Vintage 2001 — Challenging and Heterogeneous

A Year That Tested Nerves

2001 was not a good vintage in Champagne. Period. You can spin it however you want — conditions were difficult, results were heterogeneous, and most houses did not declare a Millésime. It was a year when winemakers had to show their craft just to salvage usable material.

The 2001 Weather

The weather year 2001 began unremarkably. Winter was normal, spring was mild with a good start to the growing season. Flowering proceeded reasonably satisfactorily in mid-June.

Then came summer — and with it, the problems. July was changeable with frequent precipitation. August made things even worse: cool, wet, gray. Sunshine hours remained well below average. In many parcels, Botrytis developed — and not the noble variety.

September brought some improvement, but the damage was done. Grapes ripened slowly and unevenly. Harvest began in late September under suboptimal conditions. Strict selection was mandatory — those who didn't rigorously sort got rotten, unripe material on the press.

Sugar levels were low, acidity high — a profile that isn't necessarily bad in Champagne, but became problematic in combination with lacking fruit ripeness.

Vintage Style

The few 2001 Millésimes that came to market show a typical cold-wet profile:

  • High acidity — green, cutting, almost aggressive in youth
  • Lean fruit — green apple, gooseberry, unripe lemon
  • Slender to thin body — barely any substance on the palate
  • Vegetal notes — herbs, grass, sometimes bitter undertones
  • Short finish — the wines drop off quickly

In the best cases — and there were very few — the high acidity could have a positive effect over time: The wines remained fresh and developed a certain minerality over the years. But these were absolute exceptions.

Grape Variety Performance

Pinot Meunier was the relative winner — the early-ripening variety could best utilize the scarce sunshine hours and delivered at least usable material.

Pinot Noir suffered massively. The thick skins of the variety made it vulnerable to Botrytis in this humid year. Many parcels on the Montagne de Reims had to be drastically sorted.

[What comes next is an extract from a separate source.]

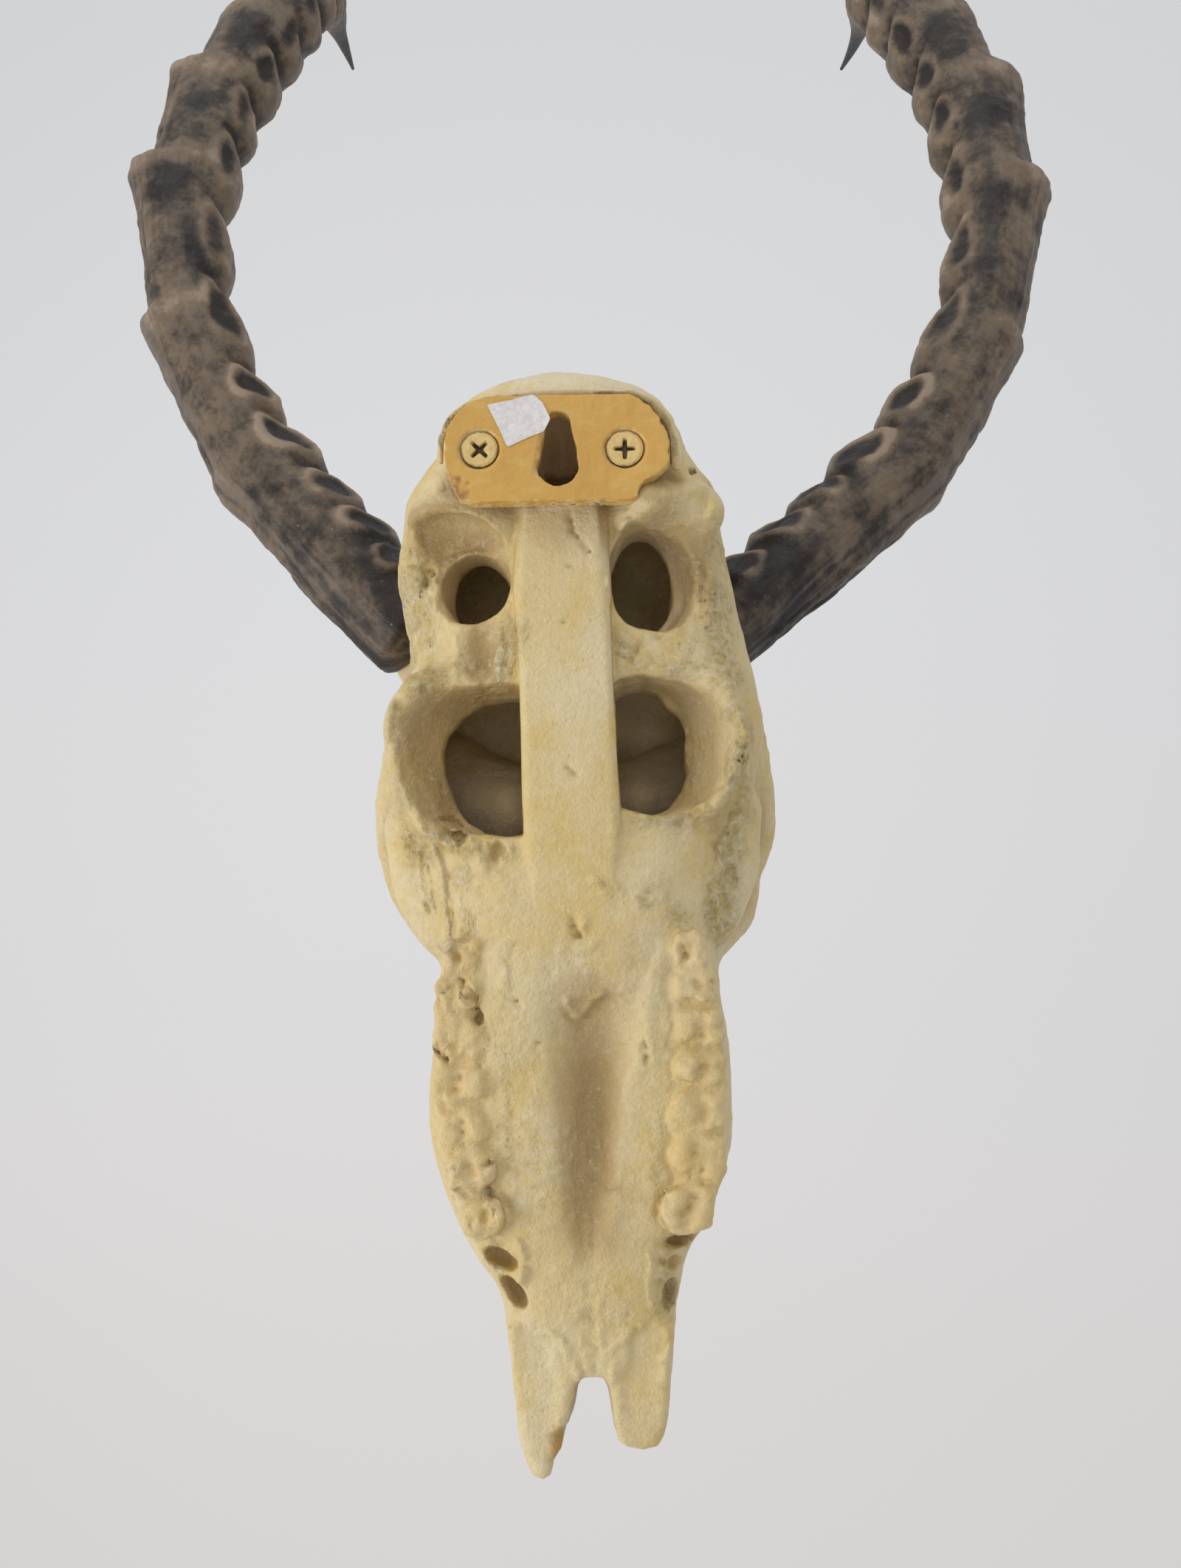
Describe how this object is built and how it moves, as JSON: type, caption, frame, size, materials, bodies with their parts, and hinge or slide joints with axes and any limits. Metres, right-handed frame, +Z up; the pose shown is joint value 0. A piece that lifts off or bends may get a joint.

Chardonnay showed a split personality. In the best sites of the Côte des Blancs, where drainage functions well and the chalky soils channel away excess water, acceptable material could be harvested. In less privileged sites, however, Chardonnay was unripe and acid-heavy.

Comparison in Context

2001 joins the tradition of difficult vintages:

  • 2000 was weak, but harmless
  • 2001 was actively bad — conditions posed real problems for winemakers
  • 2002 then brought salvation — an elegant, brilliant vintage

The pattern is familiar: Bad years are often followed by good ones. The vines that suffered in 2001 bore smaller, more concentrated grapes in 2002. The cycle of nature.

Hardly Any Millésimes

The overwhelming majority of Champagne houses used the 2001 material for Non-Vintage blends. Reserves from better years could compensate for the weaknesses of the 2001 base wine. This is exactly what the reserve wine system exists for — and 2001 once again proved its value.

Individual Récoltant-Manipulants may have bottled a 2001, but these bottles are extremely rare and usually only available regionally.

Drinking Window Today

Opening a 2001 bottle today would be pure gambling — and the odds aren't good. The lack of fruit concentration and aggressive acidity don't make these wines particularly long-lived in a positive sense. The acidity may be preserved, but without fruit it just seems hollow.

My advice: If a 2001 Champagne appears somewhere, better leave it alone — unless it's a Prestige Cuvée from a major house, which one opens out of curiosity and with readiness for disappointment.

Conclusion

2001 reminds us that Champagne is no sure thing. The northern location of the region means that weather remains the deciding factor — and in 2001, Champagne had no luck with the weather. A vintage that served its purpose in the Assemblage cellars, but barely plays a role as a standalone vintage Champagne.